As the days continued to pass, I found myself looking forward to my time spent in nature. And as I slowly learned to observe, an entirely new world opened up for me. I realized that I could feel the plant life around me, not by physical touch, but with something else, something that had always existed inside of me. It was as if my own being extended beyond my body and I could feel where other energies touched it or where they existed beyond the boundaries that I used to define myself. As I sat there quietly, the minutes slowly ticking by, I realized that I could sense the world around me, that everything - the earth beneath me, the sky above, the plant life that surrounded me - had a very distinct sensation to it, like being close enough to a wood stove to sense its heat without being close enough for it to truly warm you.

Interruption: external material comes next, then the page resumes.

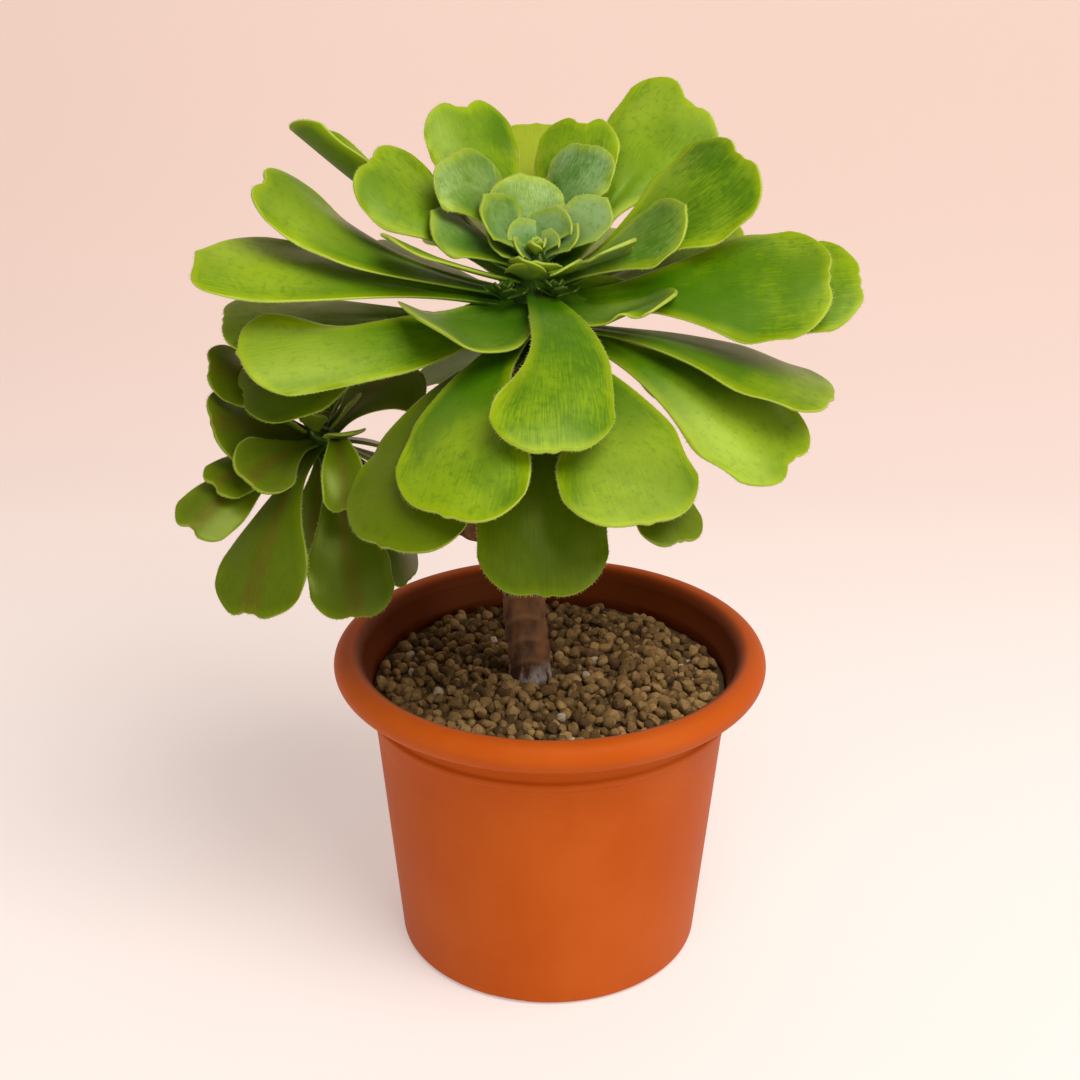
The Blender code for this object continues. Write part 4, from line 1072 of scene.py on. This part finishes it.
def leafPaint(name, streaks):
    # waxy leaf: hue from yellow green to blue green, cloudy darker patches drawn out lengthwise, a lower half
    # darkened with painted shade, a painted whitish highlight on the blade, fine mottling, a stalk dark with
    # painted shade, a yellow zone and a thin pale line at the margin, and a duller underside. Shade is
    # painted
    # light and shade: -1 paints a leaf lit through from behind, 0 a fresh one, 1 an old, olive leaf in
    # painted shade, and beyond that comes the painted deep shade of stalks and buds in the hub. Distances
    # from the edge are in millimetres.
    paint = Paint(name, Specular_IOR_Level=0.36, Specular_Tint=greens["sheen"])
    blade, tone = paint.attribute("blade"), paint.attribute("tone")
    u, v, fromEdge = (paint.part(blade, axis) for axis in range(3))
    hue, shade, highlightAmount = (paint.part(tone, axis) for axis in range(3))
    above = paint.part(paint.attribute("face"), 0)
    across = v * v
    clouds = paint.noise(24, 3)
    highlightClouds = paint.noise(17, 2, rough=0.45, Distortion=0.3)
    grain = paint.noise(420, 4, rough=0.65)
    veins = paint.noise(9, 3, paint.scaled(blade, (1.2, 3.5, 0)), rough=0.6)
    colour = paint.mix(paint.spread(hue, 0.0, 1.0), greens["fresh"], greens["blue"])
    patches = paint.spread(clouds + 0.35 * veins + 0.15 * grain, 0.60, 0.86)
    colour = paint.mix(patches * 0.90, colour, greens["deep"])
    # painted shade: darker towards the stalk
    lower = paint.spread(u + 0.5 * (clouds - 0.5) + 0.25 * (veins - 0.5), 0.85, 0.35)
    colour = paint.mix(lower * paint.spread(across, 1.2, 0.3) * 0.55, colour, greens["deep"])
    # painted highlight on the middle of the blade, as much as each leaf's amount
    bloom = paint.spread(highlightClouds + 0.35 * veins + 0.12 * grain, 0.56, 0.92) * paint.spread(u, 0.35, 0.75)
    bloom = bloom * paint.spread(across, 1.0, 0.3) * highlightAmount * 0.6
    colour = paint.mix(bloom, colour, greens["bloom"])
    colour = paint.mix(paint.spread(grain, 0.50, 0.70) * 0.30, colour, greens["deep"])
    # painted shade: olive for leaves with more shade
    colour = paint.mix(paint.spread(shade, 0.0, 1.0) * 0.85, colour, greens["olive"])
    # painted light: a leaf lit through from behind turns yellower
    colour = paint.mix(paint.spread(shade, -0.2, -1.0) * 0.5, colour, greens["backlit"])
    # painted shade at the stalk, near the hub
    colour = paint.mix(paint.spread(u, 0.40, 0.0) * 0.85, colour, greens["dark"])
    if streaks:
        midrib = paint.spread(across, 0.10, 0.0) * paint.spread(veins + 0.2 * grain, 0.35, 0.65)
        colour = paint.mix(midrib * 0.6, colour, greens["streak"])
    colour = paint.mix(paint.spread(above, 0.0, -1.0) * 0.6, colour, greens["under"])
    outer = paint.spread(u, 0.15, 0.55)
    # the margin's zone and line are painted weaker on leaves with more painted shade
    sunlit = paint.spread(shade, 0.6, 0.1)
    glow = paint.spread(fromEdge, 4.0, 0.2) * outer * (0.12 + 0.38 * sunlit)
    colour = paint.mix(glow, colour, greens["glow"])
    line = paint.spread(fromEdge + 0.2 * (grain - 0.5), 0.42, 0.16) * outer
    line = line * (0.30 + 0.45 * sunlit) * (1 - 0.5 * hue)
    colour = paint.mix(line, colour, greens["margin"])
    # painted deep shade on stalks, the stem tip and buds, for shade beyond 1
    colour = paint.mix(paint.spread(shade, 1.1, 1.9) * 0.9, colour, greens["dark"])
    rough = 0.21 + 0.16 * clouds + 0.08 * grain + 0.3 * paint.spread(above, 0.0, -1.0)
    normal = paint.bump(grain, 0.12, 0.0003)
    normal = paint.bump(veins, 0.07, 0.0010, normal)
    normal = paint.bump(clouds, 0.6, 0.0030, normal)
    return paint.feed(Base_Color=colour, Roughness=rough, Normal=normal)


def hairPaint():
    # stiff pale hairs on the margins
    paint = Paint("margin hairs", Specular_IOR_Level=0.3)
    colour = paint.mix(paint.noise(300, 1), greens["hair"], greens["paleHair"])
    return paint.feed(Base_Color=colour, Roughness=0.5)


# the camera was fitted to the pot's rim, neck and foot in the photograph; places and sizes are in metres,
# and the lens and the sensor in millimetres
studio = {
    "camera": (0.0, -0.5362, 0.3827),
    "ahead": (-0.00609, 0.91858, -0.39518),
    "roll": 0.191,
    "lens": 57.33,
    "sensor": 36.0,
    "nearEnd": -3.0,
    "sweepStart": 0.42,
    "sweepRadius": 0.55,
    "wallTop": 3.0,
    "halfWidth": 4.0,
    "grid": (30, 24, 9),  # rows of the flat, rows of the bend, columns
    "floorNear": (0.565, 0.514, 0.488),
    # painted shade: the paper's darker, pinker tone at the back
    "shadedWall": (0.532, 0.402, 0.350),
    "tintZone": (0.05, 0.85),  # how far behind the pot the floor's tone begins to turn, and is the wall's
    "floorGlow": 0.66,  # light the paper gives off itself, which keeps the shadows on it faint
    "world": (1.0, 0.95, 0.91),
    "worldStrength": 0.30,
    # name, place, the point it is aimed at, size, watts and colour
    "lights": [
        ("window", (0.44, -0.60, 1.30), (0, 0, 0.15), (0.9, 0.9), 20.5, (1.0, 0.97, 0.94)),
        ("low side", (1.15, -0.80, 0.36), (0, 0, 0.08), (0.9, 0.5), 5, (1.0, 0.96, 0.92)),
        ("front", (-0.60, -1.30, 0.22), (-0.05, 0, 0.06), (1.2, 0.3), 5, (1.0, 0.98, 0.96)),
    ],
}


def addFloor():
    # a sheet of paper that sweeps up into a wall behind the plant: flat, then a quarter circle, then
    # upright
    flatRows, bendRows, columns = studio["grid"]
    start, radius = studio["sweepStart"], studio["sweepRadius"]
    bend = np.radians(np.linspace(0, 90, bendRows))[1:]
    y = np.concatenate([np.linspace(studio["nearEnd"], start, flatRows), start + radius * np.sin(bend),
                        [start + radius]])
    z = np.concatenate([np.zeros(flatRows), radius * (1 - np.cos(bend)), [studio["wallTop"]]])
    x = np.linspace(-studio["halfWidth"], studio["halfWidth"], columns)
    across, back = np.meshgrid(x, y)
    points = np.stack([across, back, z[:, None] + 0 * x], axis=-1).reshape(-1, 3)
    faces = joinGrid(np.arange(len(points)).reshape(len(y), columns))
    mesh = bpy.data.meshes.new("studio_floor")
    mesh.from_pydata(points.tolist(), [], faces.tolist())
    mesh.shade_smooth()
    mesh.materials.append(paperPaint())
    floor = link("studio_floor", mesh)


def paperPaint():
    # pale matt paper with painted shade: darker and pinker towards the back
    glow = studio["floorGlow"]
    paint = Paint("studio paper", Roughness=0.9, Specular_IOR_Level=0.1, Emission_Strength=glow)
    behind = paint.spread(paint.part(paint.place(), 1), *studio["tintZone"])
    colour = paint.mix(behind, studio["floorNear"], studio["shadedWall"])
    paint.material.cycles.emission_sampling = "NONE"  # a faint glow this wide needs no rays of its own
    return paint.feed(Base_Color=colour, Emission_Color=colour)


def addLights():
    for name, place, aim, size, power, colour in studio["lights"]:
        lamp = bpy.data.lights.new(name, "AREA")
        lamp.shape = "RECTANGLE"
        lamp.size, lamp.size_y = size
        lamp.energy = power
        lamp.color = colour
        item = link(name, lamp)
        item.location = place
        item.rotation_euler = (Vector(aim) - Vector(place)).to_track_quat("-Z", "Y").to_euler()
    world = bpy.data.worlds.new("pale room")
    bpy.context.scene.world = world
    world.use_nodes = True
    background = world.node_tree.nodes["Background"]
    background.inputs["Color"].default_value = (*studio["world"], 1)
    background.inputs["Strength"].default_value = studio["worldStrength"]


def addCamera():
    camera = bpy.data.cameras.new("camera")
    camera.lens = studio["lens"]
    camera.sensor_width = studio["sensor"]
    camera.clip_start = 0.01
    ahead = Vector(studio["ahead"]).normalized()
    right = ahead.cross(Vector((0, 0, 1))).normalized()
    up = right.cross(ahead)
    roll = math.radians(studio["roll"])
    right, up = right * math.cos(roll) + up * math.sin(roll), up * math.cos(roll) - right * math.sin(roll)
    turn = Matrix((right, up, -ahead)).transposed().to_4x4()
    item = link("camera", camera)
    item.matrix_world = Matrix.Translation(studio["camera"]) @ turn
    bpy.context.scene.camera = item
    bpy.context.scene.view_settings.view_transform = "Standard"


addCamera()
addFloor()
addLights()
print("studio ready")

makePot()
makeGritBed()
makePebbles()
makeStem()

leafMaterial = leafPaint("leaf green", streaks=False)
shadedMaterial = leafPaint("shaded leaf green", streaks=True)
hairMaterial = hairPaint()

crownRows = prepareLeaves(crownLeaves + spiralLeaves(crownSpiral), crown["seed"], crownHue, crownShade)
crownPieces = {
    "low_leaves": [leaf for leaf in crownRows if leaf["seat"] < crown["lowSeat"]],
    "high_leaves": [leaf for leaf in crownRows if leaf["seat"] >= crown["lowSeat"]],
}
makeHead("crown", crown, crownPieces, leafMaterial, "crown_rosette")
makeHairs("crown_hairs", crown, crownRows, hairMaterial)

sideRows = prepareLeaves(sideLeaves + spiralLeaves(sideSpiral), sideHead["seed"],
                         lambda leaf: sideHead["hue"], lambda leaf: sideHead["shade"])
makeHead("side", sideHead, {"leaves": sideRows}, shadedMaterial, "side_rosette")
makeHairs("side_hairs", sideHead, sideRows, hairMaterial)
makeBuds(leafMaterial)
print("leaves ready")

Over the years, I realized that this was the first part of the lesson. The exercise had been specifically designed to teach me to open my eyes and see the world around me as alive and vibrant, not just as the backdrop for my busy life. Each night the world opened a little more to me. Some days it seemed as if the trees whispered wordlessly to each other, just beyond the reach of my hearing. When the weekend came, I sat in the sun, watching the sparrows trace patterns in the sky. It wasn't so much that each thing I saw had a lesson to teach me - I wasn't far enough along on my path to realize that yet. It was that my perception began to slowly change, that I began to see the world around me as being alive. And, because it was truly alive to me, each thing I saw had an intrinsic value. As a part of that weave of life, as an integral part of the world around me, I realized that my life had value too, and over the years I would learn to see the special gift that each of us holds that makes us magickal and unique.